The jurist continued:

“Cynthia offered the emails primarily to show that Kenneth falsely accused her of criminal conduct with the knowledge that these accusations would be viewed by other attorneys and employees at Boone’s firm. In other words, the emails were not offered to undermine Kenneth’s cross-complaint, they were offered to prove Kenneth’s liability for defamation. Nothing in section 1154 renders the emails inadmissible for that purpose. The trial court did not abuse its discretion by rejecting Kenneth’s argument under Evidence Code section 1154.”

Kenneth Lopez argued further that even if the emails were admissible, they did not amount to defamation.

Van Rooyen responded:

“In an attachment to the first email.
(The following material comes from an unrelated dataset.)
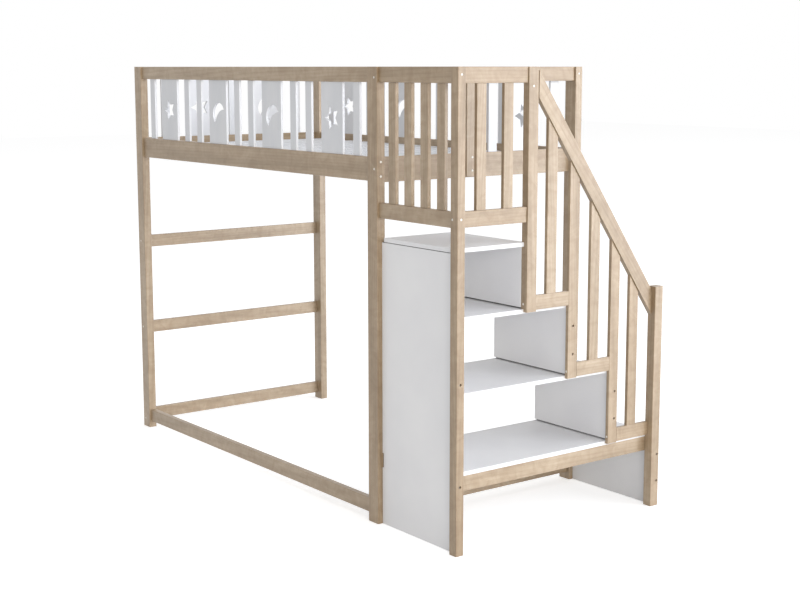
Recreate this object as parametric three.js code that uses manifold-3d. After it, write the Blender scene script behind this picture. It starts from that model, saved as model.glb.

Kenneth accuses Cynthia of defamation, bank fraud, and identity theft and says he will report her to the district attorney and FBI. The emails are framed as assertions of fact, not opinion. For example, the second email claims “more evidence came to light about your wife that is very damning.” Kenneth’s accusations of wrongdoing were assertions of fact, not hypothetical opinions of wrongdoing.”

The case is Lopez v. Lopez, B331972.

Boone represented his wife on appeal. Cerritos attorney Dilip M. Vithlani joined with L. Richard Walton of the Marina Del Rey firm of Walton & Walton in arguing for reversal.

Prior Appeal

Div. Four decided a prior appeal in the case. Cynthia Lopez contested an order by Takasugi disqualifying her husband as counsel because he was apt to be a witness in the case.

Then-Presiding Justice Nora M. Manella (now retired), in a July 20, 2022 opinion reversing the order, pointed to the informed-consent exception to the advocate-witness rule. She also noted:

“[T]he court failed to demonstrate that it had properly considered appellant’s heightened interest in remaining represented by Boone, who had gained mastery over the case by litigating it for over four years, and who was providing his services pro bono or at a discounted rate.”